Non posso accettare un Paese – parlo personalmente ma so di interpretare il pensiero di molta gente – che ha partecipato, e partecipa ancora, a una guerra ingiusta e immorale come quella in Iraq. L’Italia è presente in Iraq con i nostri soldati e con i nostri soldi.
Non posso accettare un Paese dove sia in vigore una legge come la Bossi-Fini, che ritengo non solo incostituzionale bensì anche immorale.
Non posso accettare un Paese che ospita i CPT (Centri di Permanenza Temporanea) che io definisco, senza remore, dei veri e propri lager.
Non posso accettare un Paese dove l’intolleranza, il razzismo, la xenofobia, l’islamofobia arrivino a livelli tali da consentire a un ministro dello Stato, on.le Calderoni, di mostrare magliette con invettive contro il profeta Mohammed.
Non posso accettare un Paese dove così tante leggi siano state approvate in sordina ed essenzialmente ad personam.

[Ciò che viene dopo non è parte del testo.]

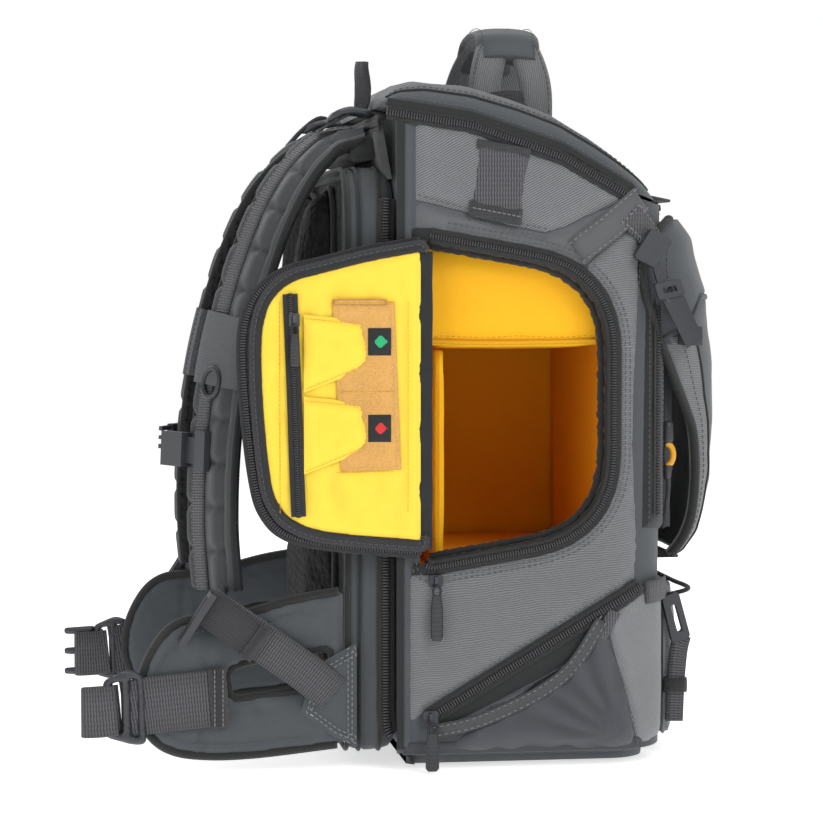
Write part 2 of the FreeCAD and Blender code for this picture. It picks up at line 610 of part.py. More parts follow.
def nodes():
    """Every sub-part's name and shape."""
    zip_y = -160.4
    door_face = 2 * DOOR_HINGE_Y + HALF_WIDTH - DOOR_T - 0.4
    slider_start = BOTTOM_ZIP[0]
    made = {
        "main_shell": main_shell(), "base_panel": base_panel(), "camera_liner": camera_liner(),
        "upper_divider": upper_divider(), "cell_divider": cell_divider(), "laptop_case": laptop_case(), "frame_sheet": frame_sheet(), "harness_pads": harness_pads(),
        "door_opening_zip": door_opening_zip(), "bottom_zip": bottom_zip(), "laptop_zip": laptop_zip(),
        "top_zip": top_zip(), "side_pocket_left": side_pocket(), "side_pocket_right": right_of(side_pocket()),
        "front_pocket": front_pocket(), "lower_front_pocket": lower_front_pocket(),
        "side_webbing": side_webbing(), "upper_straps": upper_straps(),
        "flap_buckle_sockets": both(buckle_socket()), "lower_straps": lower_straps(),
        "lower_buckles": lower_buckles(), "load_lifters": load_lifters(), "bungee_cord": bungee_cord(),
        "bungee_hook": bungee_hook(), "lid_shell": lid_shell(), "lid_zip": lid_zip(),
        "carry_handle": carry_handle(), "lid_zip_slider": lid_rear_slider(), "lid_zip_pull": lid_rear_pull(),
        "door_panel": door_panel(), "door_lining": door_lining(), "door_zip": door_zip(),
        "door_card_pockets": door_card_pockets(), "pocket_zip": pocket_zip(),
        "pocket_zip_slider": slider((-158, 336), (8, 10), door_face),
        "pocket_zip_pull": hanging_pull((-158, 336), 34, 7, door_face - 5.4),
        "door_zip_slider": slider((-52, 142), (10, 9), zip_y),
        "door_zip_pull": hanging_pull((-52, 142), 44, 9, zip_y - 6.0),
        "bottom_zip_slider": slider(slider_start, (11, 10), zip_y),
        "bottom_zip_pull": hanging_pull(slider_start, 38.5, 10, zip_y - 10.5),
        "laptop_zip_slider": slider((-85.3, 372), (9, 11), -CASE_HALF_W - 2.4),
        "front_zip_slider": front_ridge_slider(), "front_zip_pull": front_ridge_pull(),
        "front_flap": front_flap(), "flap_buckle_plugs": flap_straps_and_plugs(),
        "shoulder_strap_left": shoulder_strap(), "shoulder_strap_right": right_of(shoulder_strap()),
        "ladder_lock_left": ladder_lock(), "ladder_lock_right": right_of(ladder_lock()),
        "strap_ring_left": strap_ring(), "strap_ring_right": right_of(strap_ring()),
        "chest_socket": chest_half(False), "chest_plug": right_of(chest_half(True)),
        "hip_wing_left": wing_solid(), "hip_wing_right": right_of(wing_solid()),
        "stabiliser_strap_left": stabiliser_strap(), "stabiliser_strap_right": right_of(stabiliser_strap()),
        "waist_socket": waist_half(False), "waist_plug": right_of(waist_half(True)),
    }
    return made


def main():
    os.makedirs("parts", exist_ok=True)
    made = nodes()
    for name, shape in made.items():
        if not shape.isValid() or not shape.Solids:
            print("check", name, "valid", shape.isValid(), "solids", len(shape.Solids))
        Part.makeCompound(shape.Solids).exportStep(f"parts/{name}.step")
    print(len(made), "nodes")


main()
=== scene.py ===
# %% [markdown]
# # Camera backpack
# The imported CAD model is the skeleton: it says where every piece is and how it moves. This file dresses
# it in cloth, foam, webbing, zips and moulded plastic. Lengths below are in millimetres until a mesh is
# written.

# %% Load the frame
import math

import bmesh
import bpy
import numpy as np
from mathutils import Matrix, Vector, noise
from mathutils.geometry import delaunay_2d_cdt


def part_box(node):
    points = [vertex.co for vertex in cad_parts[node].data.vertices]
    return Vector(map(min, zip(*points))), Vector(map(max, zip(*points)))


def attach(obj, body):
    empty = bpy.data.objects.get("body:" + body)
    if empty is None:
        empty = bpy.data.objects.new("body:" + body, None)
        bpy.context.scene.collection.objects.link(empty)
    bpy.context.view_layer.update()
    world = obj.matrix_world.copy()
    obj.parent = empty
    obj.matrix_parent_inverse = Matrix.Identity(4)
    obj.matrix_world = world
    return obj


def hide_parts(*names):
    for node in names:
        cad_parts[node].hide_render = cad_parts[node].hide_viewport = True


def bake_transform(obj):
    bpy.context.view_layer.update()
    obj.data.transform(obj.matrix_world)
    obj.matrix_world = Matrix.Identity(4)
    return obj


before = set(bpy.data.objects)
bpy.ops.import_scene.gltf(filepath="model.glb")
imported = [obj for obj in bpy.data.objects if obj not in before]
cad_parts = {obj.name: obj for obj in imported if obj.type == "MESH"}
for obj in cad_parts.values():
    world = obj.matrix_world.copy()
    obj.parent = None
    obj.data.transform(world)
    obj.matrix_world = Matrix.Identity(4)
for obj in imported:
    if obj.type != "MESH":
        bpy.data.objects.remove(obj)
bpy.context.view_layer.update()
MM = 0.001
LEFT, RIGHT = Vector((0, -1, 0)).freeze(), Vector((0, 1, 0)).freeze()
AHEAD, BEHIND = Vector((1, 0, 0)).freeze(), Vector((-1, 0, 0)).freeze()
UP = Vector((0, 0, 1)).freeze()


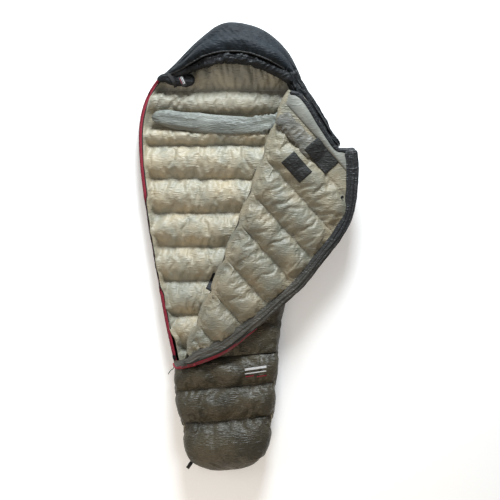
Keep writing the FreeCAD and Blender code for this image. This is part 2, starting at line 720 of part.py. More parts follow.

Soprattutto mi sconvolgono i cambiamenti apportati alla Costituzione attraverso una serie di riforme che fanno a pezzi la nostra costituzione repubblicana, che ignorano o dimenticano la nostra storia, che frammentano la nostra democrazia.
Abbiamo assistito in questi anni a dichiarazioni, ad approvazioni di leggi, ad atteggiamenti che non possiamo più accettare. Perché essi sono la negazione di come l’Italia ha voluto costruire se stessa nel dopoguerra: un Paese accogliente, pacifico, promotore di una giustizia sociale e di un vero ripudio della guerra. Un Paese democratico che fondava la sua Carta Costituzionale su valori indiscutibili e inviolabili. Quelle pietre miliari sono state fortemente compromesse e poste in discussione.
Avevo premura di condividere con i lettori di Mosaico di pace solo alcune note perché lo spazio non consente, in questo contesto, un bilancio dettagliato di una legislatura. Solo alcune considerazioni per dire che è essenziale il voto di ciascuno.
Dobbiamo prendere coscienza della gravità di questo momento storico, a ogni livello, e avere il coraggio di contribuire a voltar pagina.
Lo stile della partecipazione ci impone di porre a ogni candidata e candidato alle elezioni le questioni che riteniamo essenziali per l’Italia e per il mondo intero. In particolare ricordiamo loro alcune di esse che sono decisive per il nostro avvenire: le minacce che riguardano l’acqua e la privatizzazione dei servizi, la salvaguardia dei beni essenziali, la difesa della scuola pubblica e la promozione della sanità per tutti (pubblica anch’essa). Sono questioni prioritarie perché è in atto una tendenza a privatizzazione tutto. Ancora una volta a pagare il prezzo più alto saranno i poveri e le classi più deboli.
Vorrei che ricominciassimo a prendere coscienza che tante di queste decisioni, tante proposte e tanti progetti in cantiere (la TAV, la privatizzazione dell’acqua, il ponte di Messina, il problema dei rifiuti e delle discariche) avvengono perché sono decise dalla finanza, dai potentati economico-finanziari. Non sono più i politici che decidono. È ora di ricominciare. Di tornare alle decisioni politiche. La finanza e l’economia devono obbedire ai rappresentati della polis e non questi ultimi sottostare ai comitati di affari. Questa è la tragedia che sta accendendo e a cui dobbiamo porre termine. La società civile può contribuire in modo considerevole come del resto ha dimostrato la popolazione della Val di Susa o di Scanzano. Dobbiamo costruire una partecipazione di base, democratica, che sappia mettersi in rete, che sappia resistere, che sia soggetto politico e che sappia dire no a questi piccoli passi che ci avvicinano sempre più a un modello di sviluppo che non è più sostenibile. Un modello deleterio per noi, per i poveri e per la vita stessa.
È alta la posta in palio in queste elezioni, tanto da riguardare non solo l’Italia ma la vita stessa del nostro pianeta.